A five-story, stuccoed, Classical Revival office building, facing north, with a flat roof. The first floor facade is scored to look like stone and has three sets of double bronze doors with fanlights and elaborate bronze entablatures and eight casement windows with transoms. The three entrances are recessed behind large arches. The second, third and fourth floors are separated from the fifth floor by a heavy cornice and from the first floor by a heavy belt course on which is inscribed "United States Post Office and Court House". The facade of these floors is broken by two recesses dominated by three-story Ionic columns and pilasters. The original lobby is intact.
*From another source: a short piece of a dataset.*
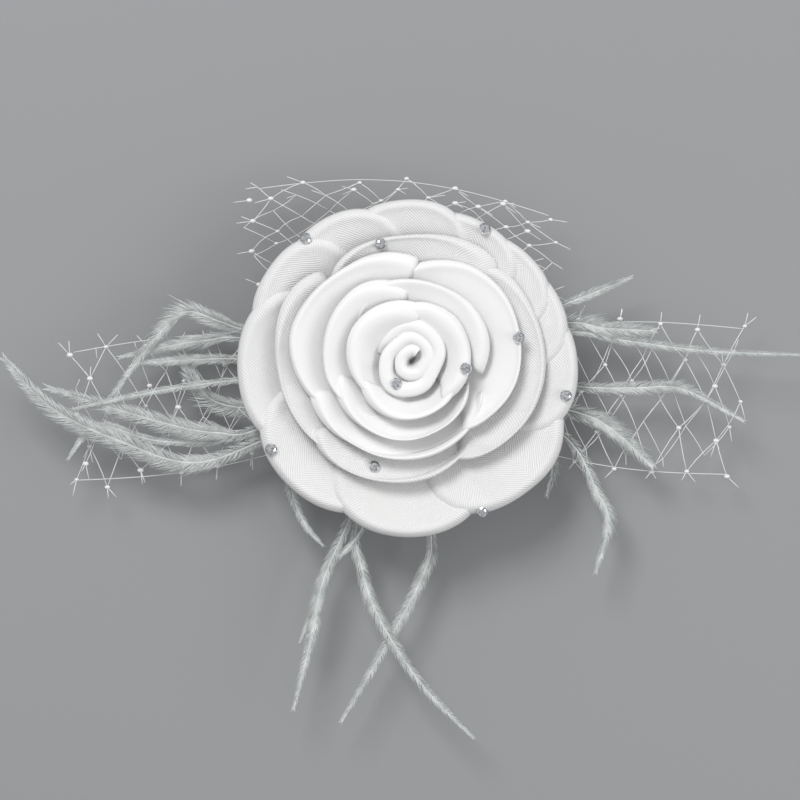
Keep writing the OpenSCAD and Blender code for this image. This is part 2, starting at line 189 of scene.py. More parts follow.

In 2003, the federal government planned to transfer the Post Office to the City of Vicksburg, but the plan fell through and the City never took possession. The Environmental Protection Agency reported that the building contained asbestos throughout that had not been removed. Possibly this or other potential maintenance issues convinced the city to not accept the property. The federal government sold the building to private owners around 2007.

Vicksburg's new post office is a functional but totally uninteresting (OK, ugly) building on Pemberton Boulevard. Because of reduced need for space, the United States District Court for the Southern District of Mississippi relocated to the city of Natchez. 

In the 1980s and 1990s, my friends in the Cam-Arts camera club and I met in a conference room on an upper floor in the building. At that time, the US Army Corps of Engineers Lower Mississippi Valley Division occupied offices on the upper floors. It was a comfortable room with reclining, sleep-inducing plush chairs and a 1970s color scheme.

At one time, there was a well-equipped photographic darkroom somewhere in the building. Via a convoluted path, I ended up with a giant stainless steel sink that had once been in this darkroom. In 2003, I donated it to Vicksburg High School when the art teacher taught a photography class. The City plumbers plumbed the sink, which I hope it is still in place.  

Several times, I asked Shirley Waring, who represents a company that owns the building, if I could take some photographs inside. She agreed but subsequently never responded when I sent emails or called. Nancy Bell, director of the Vicksburg Foundation for Historic Preservation, told me that one photographer offered serious money to photograph inside, but to no avail. 

This handsome old building sits, leaks, and moulders, year after year. Fate: unknown. 


Handsome entrance with arched doorways (28mm ƒ/3.5 SMC Takumar lens.
Ramp added long after original construction (24mm ƒ/3.5 SMC Takumar)
Arched doorway with heavy bronze doors (24mm lens).
Detail of facade above arch (24mm lens)
A now-rare fallout shelter sign has survived

The rear of the building was distinctly more utilitarian, with a loading dock and fire escape stairs.


Original steel frame windows (30mm ƒ/10 Kodak lens adapted to Leica thread mount).
Loading dock stair (30mm ƒ/10 lens).

As I wrote above, this fine old building sits unoccupied and unmaintained. Eventually, decay, leaks, and plumbing issues will render it uneconomical for anyone to reuse it (this may be already happening). Too much time has passed. Who will pay to demolish it? 

I took the 2023 photographs on Kodak Plus-X film with a Pentax Spotmatic F camera. The last two photographs are on Fuji Acros film.